Solo nel 1621, erigendosi la parrocchia di Sant'Antonio in Crebbio (giuridicamente Comune di Abbadia Lariana), Maggiana fu assegnata ecclesiasticamente alla nuova parrocchia sottraendola a quella matrice di Mandello.
La forma della Torre del Barbarossa è quadrata, l'altezza è di 40 braccia e la larghezza di dieci. Le mura hanno da ogni parte finestre ogivali che si alternano con delle feritoie. Si accede per un ampio portone medioevale, che immette in un cortiletto d'ingresso dal quale, per una comodo scala, si entra al primo piano della torre. Quivi, immurata nel camino, si osserva una lapide che porta incisa una dicitura su Federico Barbarossa or resa illeggibile dagli anni, dalla fuliggine e ancora dagli uomini, poiché la pietra ora è scomparsa forse per tre quarti nella base del camino e la poca emergente non lascia scoprire altro che qualche consonante sconnessa. Dal primo piano si sale ai piani superiori fino all'ultimo, un tempo tutto ornato di affreschi che ora si sono andati affievolendo fin quasi a scomparire: solo dei trofei d'armi dipinti negli angoli resistono ai tempi quasi a testimoniare ai visitatori odierni il soggiorno che vi fece l'imperatore Federico I. Verso il 1800, la torre passò in proprietà del signor Francesco Alippi, il quale, orgoglioso di possedere un monumento tanto storico, la restaurò, ornando la sommità di un comodo terrazzo con quattro pilastrini granitici agli angoli congiunti fra loro da riquadri in ferro lavorato, sormontata in un angolo dal parafulmine, mettendo così l'interno al riparo dall'azione corruttrice delle intemperie. Il 5 maggio 1828 un muratore stava smurando il camino al primo piano, quando rinvenne addossata al muro una lapide di granito tutta annerita dal fumo; pulita e lavata convenientemente vi si lessero le parole: FRIDERIC - IMPERAT - GERMAN HIC - TUTUS - QUIEVIT - ANNO 1158 (Federico, imperatore di Germania, qui sicuro riposò - anno 1158). Non è a dire la gioia dell'Alippi al rinvenimento di una documentazione tanto sicura del soggiorno di Federico Barbarossa a Maggiana, e da quel giorno accrebbe a dismisura la sua considerazione per la torre di cui, orgoglioso, si sentiva proprietario. Dal 19 marzo 1910, la torre è notificata al signor Tomaso Comini fu Ignazio, i familiari del quale, se richiesti, con la già sperimentata cortesia, sono lieti di fare da guida nella visita alla torre fino al terrazzo, dal quale l'occhio si posa compiacente sui colli finitimi, sui pendii, sulla sottostante Mandello e sul lago fino a Bellagio.

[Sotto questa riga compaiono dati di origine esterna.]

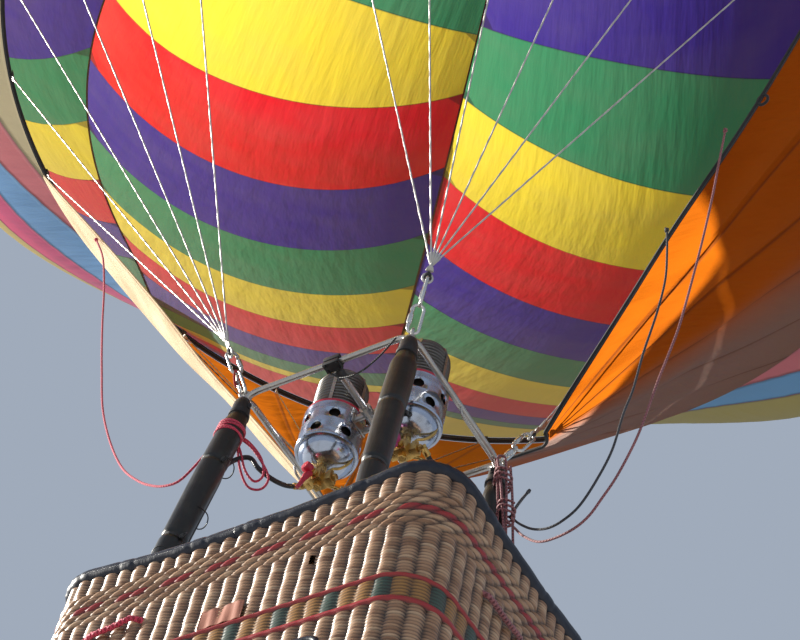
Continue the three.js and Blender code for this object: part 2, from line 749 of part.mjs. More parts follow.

Essa attualmente è adibita a museo. Il museo è allestito dall'associazione locale "Gruppo Amici di MAGgiana" (GAMAG) ed è visitabile solo su prenotazione o nelle giornate della festa in costume medievale de "La Torre in festa", che si svolge tutti gli anni nel mese di giugno. Il Gamag, nel dicembre 2008, ha ottenuto per un ulteriore triennio la gestione della Torre.
Il lavatoio di Maggiana è stato scolpito interamente a mano, le massaie del posto possono ancora oggi lavare i panni nella vasca principale. L'acqua è potabile.

Moregallo storicamente sempre appartenuta a Mandello, in quanto questi territori appartenevano ai nobili mandellesi che, per raggiungere la frazione dall'altra parte del lago, vi arrivavano con la barca. Moregallo è, infatti, una frazione situata sulla riva opposta del lago passata alle cronache pochi anni fa, quando è sorta una polemica sulla cava di sabbia presente in loco, che venne a essere sperequata e privata quasi completamente del materiale, prezioso per il mondo dell'edilizia.

La grotta Ferrera si trova in località Acqua Bianca.
Il livello orografico della grotta è 590 metri sopra il livello del mare ed ha un dislivello massimo di circa -37 metri.
La caverna è costituita essenzialmente da un’unica immensa sala lunga circa 175 metri e larga circa 50 metri. È percorsa per un breve tratto da un ruscello proveniente da una volta che forma una cascata.
L’accesso è estremamente facile, poiché si apre sul bordo di una mulattiera molto ben tenuta; anche la percorribilità interna è facile, tuttavia il suolo è coperto da fango scivoloso e costellato di crepacci.
La caverna è stata originata dalla dissoluzione di una parte di roccia più corrodibile seguita dal crollo di altri strati sovrastanti al fine di ristabilire l’equilibrio. Questo tipo di formazione è frequente nelle grotte della zone limitrofe.